O Fisco é destinatário delas e não o seu beneficiário!

Em vista disto, podemos afirmar que:

a) Para a administração tributária, a Lei Complementar nº 157/2016, está em vigor e produz os seus efeitos desde a data de sua publicação, inclusive no que diz respeito à revogação tácita e/ou cassação dos dispositivos que a contrariarem;

b) Para o sujeito passivo, a Lei Complementar nº 157/2016, está em vigor, desde a data de sua publicação, porém os seus efeitos estão suspensos até o decurso do lapso temporal previsto nas alíneas "b" e "c" do inciso III do artigo 150 da Constituição Federal.

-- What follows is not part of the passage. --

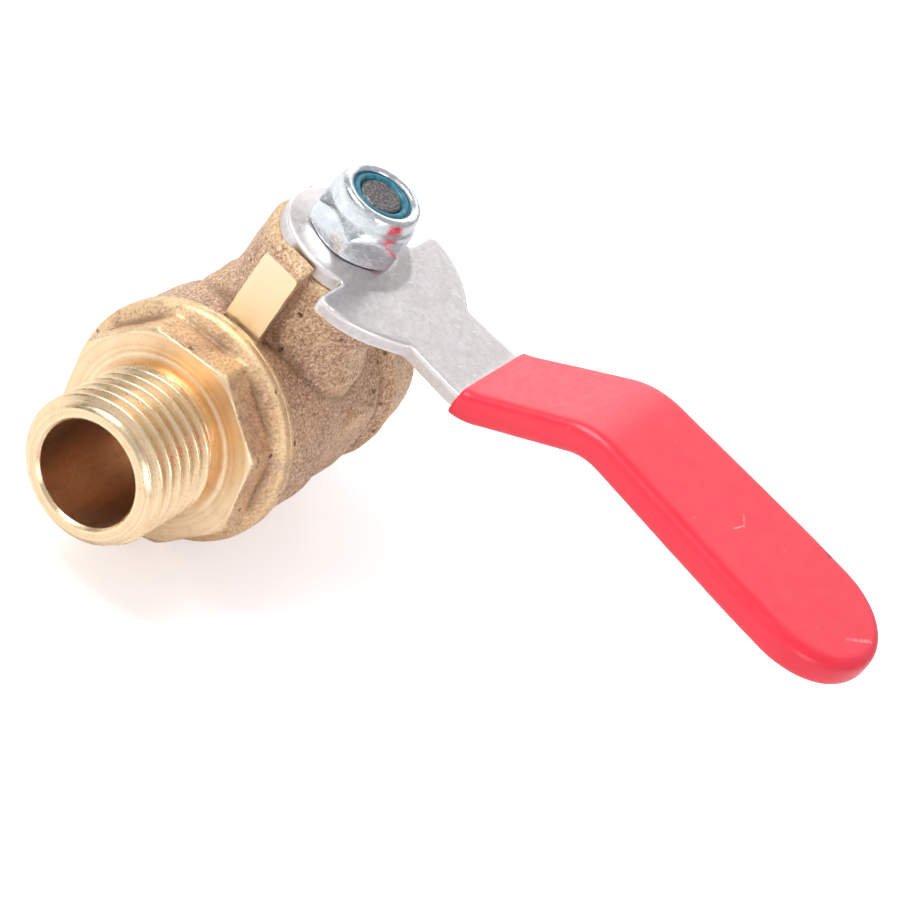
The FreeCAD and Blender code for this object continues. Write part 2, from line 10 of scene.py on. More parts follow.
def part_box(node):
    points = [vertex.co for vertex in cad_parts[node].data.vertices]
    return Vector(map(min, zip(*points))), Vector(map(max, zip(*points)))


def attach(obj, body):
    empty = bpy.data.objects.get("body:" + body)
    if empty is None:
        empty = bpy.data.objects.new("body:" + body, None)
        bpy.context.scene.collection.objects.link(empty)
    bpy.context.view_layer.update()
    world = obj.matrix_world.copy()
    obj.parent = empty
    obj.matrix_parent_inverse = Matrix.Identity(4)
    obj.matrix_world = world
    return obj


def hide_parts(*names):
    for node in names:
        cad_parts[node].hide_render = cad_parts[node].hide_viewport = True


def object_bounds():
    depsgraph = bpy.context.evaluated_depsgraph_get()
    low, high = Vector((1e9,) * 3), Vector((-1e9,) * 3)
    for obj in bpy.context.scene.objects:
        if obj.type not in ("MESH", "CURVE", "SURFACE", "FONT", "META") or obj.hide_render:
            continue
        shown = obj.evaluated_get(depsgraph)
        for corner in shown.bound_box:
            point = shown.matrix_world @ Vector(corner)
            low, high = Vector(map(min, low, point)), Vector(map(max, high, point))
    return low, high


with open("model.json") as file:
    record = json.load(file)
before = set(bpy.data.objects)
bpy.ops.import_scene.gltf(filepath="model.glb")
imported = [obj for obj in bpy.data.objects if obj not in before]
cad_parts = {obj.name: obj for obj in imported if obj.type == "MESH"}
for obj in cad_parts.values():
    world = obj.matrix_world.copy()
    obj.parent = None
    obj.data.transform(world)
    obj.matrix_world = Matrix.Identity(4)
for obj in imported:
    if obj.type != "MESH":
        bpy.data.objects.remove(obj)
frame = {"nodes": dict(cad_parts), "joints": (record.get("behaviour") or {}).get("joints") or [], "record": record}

Transferindo esta lógica para o plano das leis municipais, os efeitos práticos podem ser resumidos da seguinte maneira:

O fisco não pode mais aplicar a sua atual lei municipal, naquilo que ela contrariar a LC 157/2017 e também não pode, ainda, aplicar a nova lei municipal, já que o sujeito passivo pode invocar as garantias asseguradas pelo art. 150, inciso III, alíneas "a", "b" e "c" da Constituição Federal.

Tal como decidido pelo Supremo Tribunal Federal, o exercício do poder tributário, pelo estado, submete-se, por inteiro, aos modelos jurídicos positivados no texto constitucional que, de modo explícito ou implícito, institui em favor dos contribuintes decisivas limitações ao exercício da competência estatal.

Contudo, o acatamento, pelo fisco, à esta hermenêutica jurídica, com raras exceções, não costuma ser automático e espontâneo, demandando, em cada caso concreto, uma intervenção judicial.